The material in the video was developed over months on the road and has never been seen on my show (LOUIE) or on any other special. The risks were thus: every new generation of material I create is my income, it's like a farmer's annual crop. The time and effort on my part was far more than if I'd done it with a big company. If I'd done it with a big company, I would have a guarantee of a sizable fee, as opposed to this way, where I'm actually investing my own money.

He also lays out some of the ways that a standard video distribution would differ from his web-based sale:

(T)hey would have charged you about $20 for the video. They would have given you an encrypted and regionally restricted video of limited value, and they would have owned your private information for their own use. They would have withheld international availability indefinitely.

He also has some interesting things to say about the relative value of money:

I learned that money can be a lot of things. It can be something that is hoarded, fought over, protected, stolen and withheld. Or it can be like an energy, fueled by the desire, will, creative interest, need to laugh, of large groups of people. And it can be shuffled and pushed around and pooled together to fuel a common interest, jokes about garbage, penises and parenthood.

And, from his follow up post, when he describes how they hit one million in sales over the first 12 days:

I never viewed money as being "my money" I always saw it as "The money" It's a resource. if it pools up around me then it needs to be flushed back out into the system.

In 12 days, in 5 dollar increments, 200,000 sales combined to create one million dollars. And that's a nice piece of change; admittedly small by entertainment industry standards, but a good payday for a reasonably sized, talented team. And, in this case, the money was split 4 ways: a quarter to recoup expenses, a quarter as a bonus to his staff, a quarter given to five charities, and a quarter for Louis himself.

The example that Louis CK provide here is one that we can all learn from - and when I say "we" I mean people working in education and educational content distribution.

  • You can make money selling content without DRM;
  • When you treat people like rational actors, most will respond like rational actors.
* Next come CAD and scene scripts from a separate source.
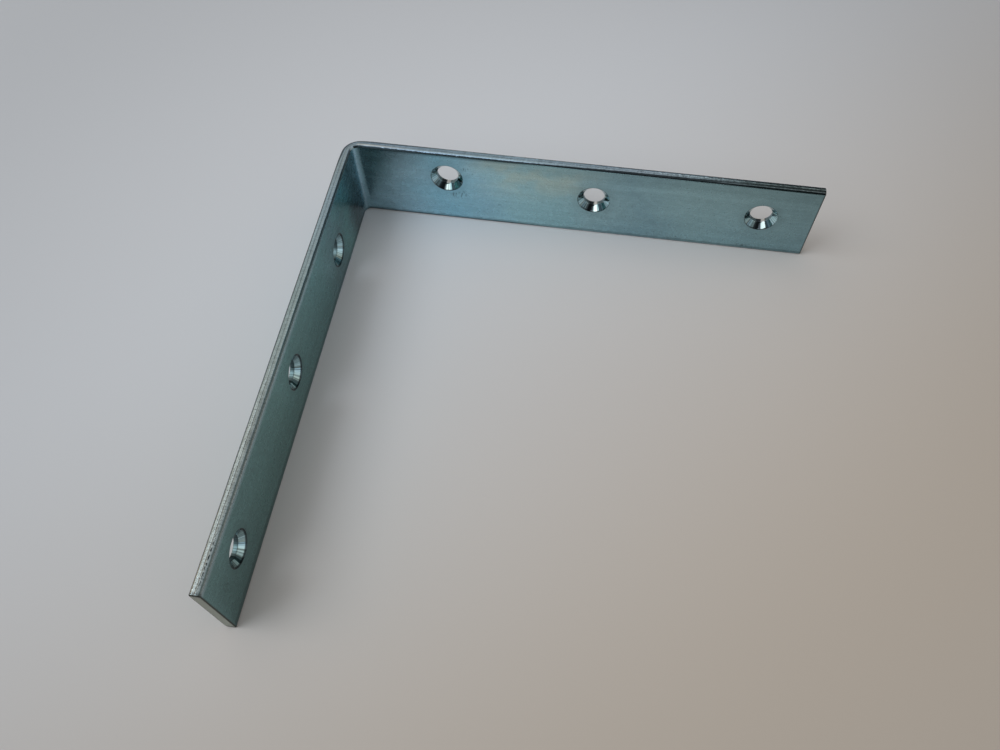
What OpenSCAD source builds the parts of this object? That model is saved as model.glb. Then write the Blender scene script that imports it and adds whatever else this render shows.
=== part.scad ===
// Corner brace bracket: one flat steel strip with two equal legs, bent once to a right angle.
// It stands on a long edge, so the width of the strip runs along +Z. One leg lies along +X at
// the back and the other comes forward along -Y at the left. Each leg has three countersunk
// screw holes, with the countersinks on the inner faces. All sizes are in millimetres, and the
// origin is the middle of the bounding box, at the level of the surface that it stands on.

/* [Strip] */
// Length of each leg, along its outer face
leg_l = 100; // [70:1:160]
// Width of the strip, which is the height of the standing bracket
strip_w = 18; // [16:0.5:30]
// Thickness of the strip
strip_t = 2; // [1.8:0.1:4]
// Rounding of the two long edges of the outer face
outer_round = 0.5; // [0.1:0.1:0.8]
// Rounding of the two long edges of the inner face
inner_round = 0.4; // [0.1:0.1:1.0]

/* [Bend] */
// Inner radius of the bend
bend_r = 1.5; // [0.8:0.1:6]

/* [Screw holes] */
// Diameter of the bore that a screw's shank passes through
bore_d = 4.6; // [4:0.1:5.4]
// Diameter of the countersink at the inner face
sink_d = 6.9; // [6.4:0.1:8]
// Full angle of the countersink
sink_angle = 90; // [82:1:100]
// Distance from the other leg's outer face to the hole nearest the bend
bend_hole = 21.6; // [16:0.1:28]
// Distance from the free end of the leg to the hole nearest it
end_hole = 11; // [6:0.5:18]
// Distance of the middle hole from halfway between the other two, towards the bend
mid_shift = 1.9; // [-5:0.1:5]
// Distance of the hole nearest the bend from the line of the other two: up at the back, down in front
stagger = 1.9; // [0:0.1:2.2]
// Height of that line above the middle of the width
line_rise = 0.7; // [-1:0.1:1]

/* [Hidden] */
$fn = 96;
// Length by which a cutter runs past the face that it opens
over = 1;
bend_out_r = bend_r + strip_t;
straight_l = leg_l - bend_out_r;
sink_depth = (sink_d - bore_d) / 2 / tan(sink_angle / 2);
mid_hole = (bend_hole + leg_l - end_hole) / 2 - mid_shift;
last_hole = leg_l - end_hole;
line_z = strip_w / 2 + line_rise;

// Cross-section of the strip: x runs from the outer face to the inner face, y up the width.
// The corner points are where the flats end, and a circle fills out each rounded edge.
module strip_section() {
    edges = [[outer_round, outer_round], [strip_t - inner_round, inner_round]];
    flat_0 = edges[0].x;
    flat_1 = edges[1].x;
    polygon([
        [flat_0, 0], [flat_1, 0],
        [strip_t, inner_round], [strip_t, strip_w - inner_round],
        [flat_1, strip_w], [flat_0, strip_w],
        [0, strip_w - outer_round], [0, outer_round]
    ]);
    for (edge = edges, y = [edge.y, strip_w - edge.y])
        translate([edge.x, y]) circle(r = edge.y);
}

// Cutter for one hole along +Y, from the outer face at y = 0 to the countersink's mouth.
module screw_hole() {
    rotate([-90, 0, 0]) {
        translate([0, 0, -over])
            cylinder(d = bore_d, h = strip_t + over);
        translate([0, 0, strip_t - sink_depth])
            cylinder(
                d1 = bore_d,
                d2 = sink_d + 2 * over * tan(sink_angle / 2),
                h = sink_depth + over
            );
    }
}

// Straight part of a leg: x runs along it from the outer corner, y from its outer face inwards.
// side is 1 where the hole nearest the bend lies above the line of the others, and -1 below.
module leg(side) {
    difference() {
        translate([bend_out_r, 0, 0])
            rotate([90, 0, 90])
                linear_extrude(straight_l) strip_section();
        for (at = [[bend_hole, line_z + side * stagger], [mid_hole, line_z], [last_hole, line_z]])
            translate([at.x, 0, at.y]) screw_hole();
    }
}

// Quarter turn that joins the legs, round the bend's centre.
module bend() {
    translate([bend_out_r, -bend_out_r, 0])
        rotate([0, 0, 90])
            rotate_extrude(angle = 90)
                translate([bend_out_r, 0]) mirror([1, 0]) strip_section();
}

// The whole bracket, placed by the point where its two outer faces would meet.
module corner_brace() {
    color("#83979b")
        translate([-leg_l / 2, leg_l / 2, 0])
            union() {
                mirror([0, 1, 0]) leg(1);
                rotate([0, 0, -90]) leg(-1);
                bend();
            }
}

corner_brace();
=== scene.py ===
"""Corner brace bracket: a flat steel strip bent once to a right angle, zinc plated and blue passivated."""

import bmesh
import bpy
import numpy as np
from mathutils import Matrix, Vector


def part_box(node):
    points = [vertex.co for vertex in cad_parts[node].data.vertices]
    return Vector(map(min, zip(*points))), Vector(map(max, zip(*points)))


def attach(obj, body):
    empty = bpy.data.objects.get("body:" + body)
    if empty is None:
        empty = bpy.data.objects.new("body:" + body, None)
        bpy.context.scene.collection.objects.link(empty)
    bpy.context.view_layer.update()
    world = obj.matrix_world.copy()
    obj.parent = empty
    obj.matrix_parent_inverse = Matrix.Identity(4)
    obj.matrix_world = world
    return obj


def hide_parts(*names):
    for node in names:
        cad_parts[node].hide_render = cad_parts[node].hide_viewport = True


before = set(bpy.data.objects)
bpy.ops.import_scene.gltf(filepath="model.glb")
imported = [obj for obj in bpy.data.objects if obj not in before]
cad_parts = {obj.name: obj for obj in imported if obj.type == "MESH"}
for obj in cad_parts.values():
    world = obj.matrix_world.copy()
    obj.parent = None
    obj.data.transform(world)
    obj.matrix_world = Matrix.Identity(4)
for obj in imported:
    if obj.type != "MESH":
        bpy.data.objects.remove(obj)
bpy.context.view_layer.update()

# ---------------------------------------------------------------- sizes, in millimetres
# the strip is the CAD's: its overall sizes and its place come from the box, and the rest repeats the source
MM = 0.001
low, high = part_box("corner_brace")
LEG = (high.x - low.x) / MM
WIDTH = (high.z - low.z) / MM
THICK = 2.0
# radii: the long edges at the inner and at the outer face, the inside of the bend, and the cut ends
ROUND_IN = 0.4
ROUND_OUT = 0.5
BEND_IN = 1.5
END_ROUND = 0.16
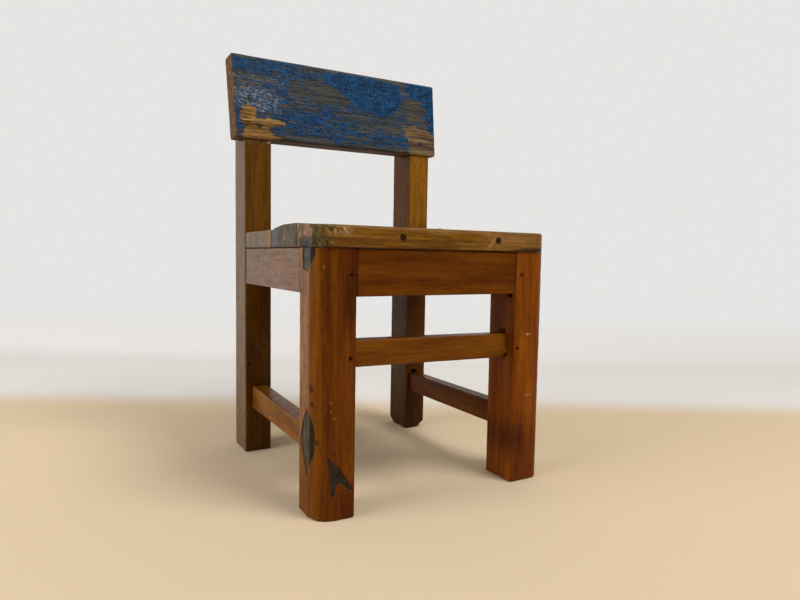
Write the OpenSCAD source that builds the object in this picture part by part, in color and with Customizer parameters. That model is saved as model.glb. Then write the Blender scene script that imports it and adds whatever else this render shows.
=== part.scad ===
// A small child's chair, joined from reclaimed boat timber: square front legs, rear legs that
// run up as posts, rails tenoned and pegged into them, a seat of three planks, and one thick
// board nailed across the front of the posts as a backrest. Old timber: no two pieces are
// quite the same width, and the worn corners, chips and gaps of the real chair are kept.
// Millimetres. Z is up, Y runs to the back, and X runs to the right as the chair is seen from
// the front. Left and right in every name are as seen from the front too, so left is -X.
// The origin is on the floor under the middle of the chair's overall box.

/* [Frame] */
// Width over the outer faces of the two front legs
frame_w = 295.3; // [240:0.1:360]
// Depth from the front legs' front faces to the posts' back faces
frame_d = 304.5; // [250:0.5:370]
// How far the rear left post stands outside the front left leg
rear_left_out = 0.4; // [0:0.1:6]
// How far the rear right post stands inside the front right leg
rear_right_in = 10; // [0:0.1:14]

/* [Legs] */
// Width of the front left leg
left_leg_w = 43.6; // [38:0.1:56]
// Width of the front right leg
right_leg_w = 45.4; // [38:0.1:56]
// Depth of the front legs
leg_d = 48.5; // [42:0.5:60]
// Width of the rear left post
left_post_w = 36; // [31:0.1:44]
// Width of the rear right post
right_post_w = 34.1; // [29:0.1:44]
// Depth of the rear posts
post_d = 51; // [48:0.5:62]
// Rounding of the front left leg's outer front corner
left_round = 21; // [2:0.5:24]
// Rounding of the front right leg's outer front corner
right_round = 11; // [2:0.5:17]
// Softening of every other upright corner
corner_r = 2; // [0.5:0.25:3]
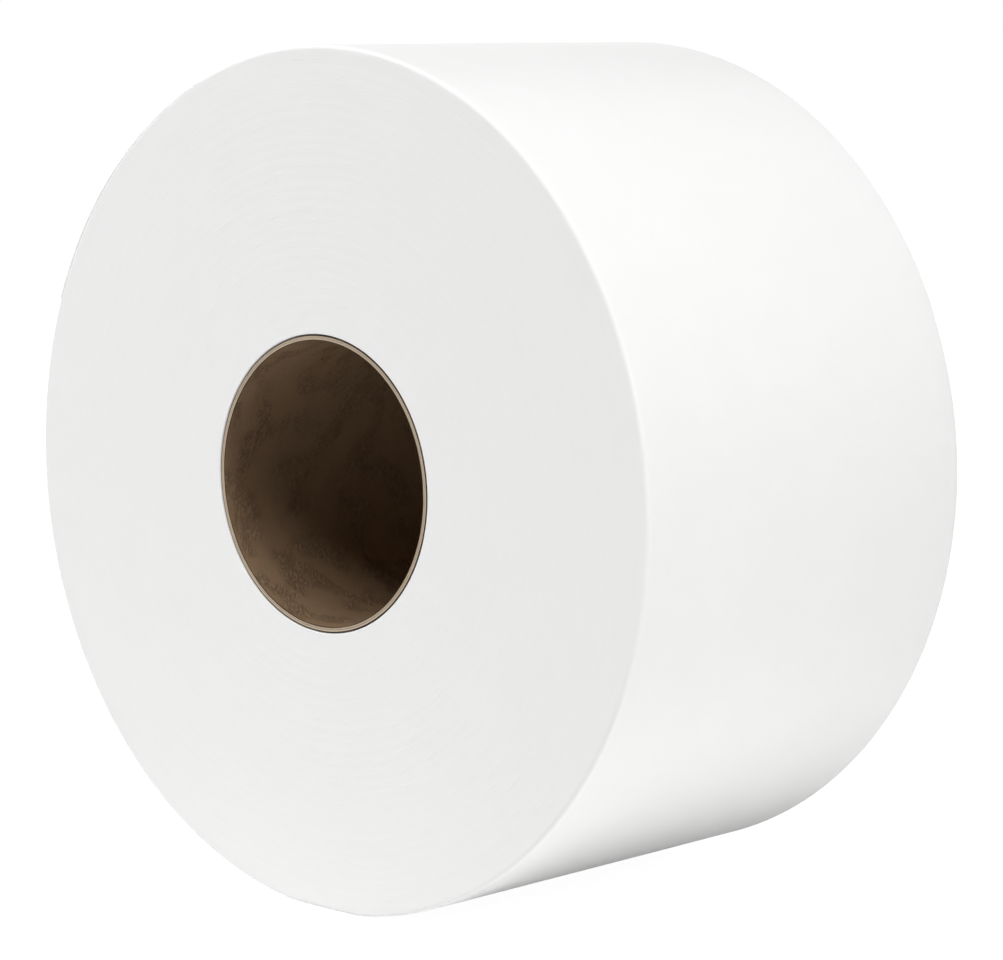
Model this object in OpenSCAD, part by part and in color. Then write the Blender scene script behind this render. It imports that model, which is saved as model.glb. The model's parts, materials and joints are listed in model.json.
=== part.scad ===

There will always be people who make bad choices, but if the expectations are rational, the behavior relative to those expectations will also be rational;
  • When your business model gets between what you produce and the people who want to use it, you need to examine your business model. DRM and restrictive licensing impairs the ability of people to use and interact with information. Information doesn't need to be free, but the exchange of ideas needs to be free, and the underlying information needs to be accessible;
  • In 2012, ease of use is held hostage by business models. With venture-funded education startups on the rise (aka, more private companies looking to feed on money set aside for public education), people are looking at education as a niche to exploit, rather than a means to empower individuals and improve our society;
  • Greed gets in the way. As Louis says, "money can be a lot of things." In our search for the big ideas that will scale almost infinitely, we overlook smaller scale examples that are excellent. We need to find the things that are "like an energy, fueled by the desire, will, creative interest, need to laugh, of large groups of people." If we prioritize excellence and access - rather than scalability - we have the potential to help more people, more quickly. Premature scaling can be fatal;
  • Never back away from an experiment. It's how we learn.

Technology is work, education is work, business is work; all areas are filled with smart, creative, people doing innovative things. Our desire to fetishize "the best" or "the first" or "the thought leaders" (cult of TED, anyone?) blinds us to the excellence we have around us. We can be comfortable without being rich, be successful without disrupting the existing paradigm, and enact meaningful change without ignoring the historical achievements of those who have come before us. Louis CK's successful - and ongoing - experiment gives us another example of sharing information in a way that empowers the creator, empowers the consumer, and uses technology effectively. He allows things to stay simple.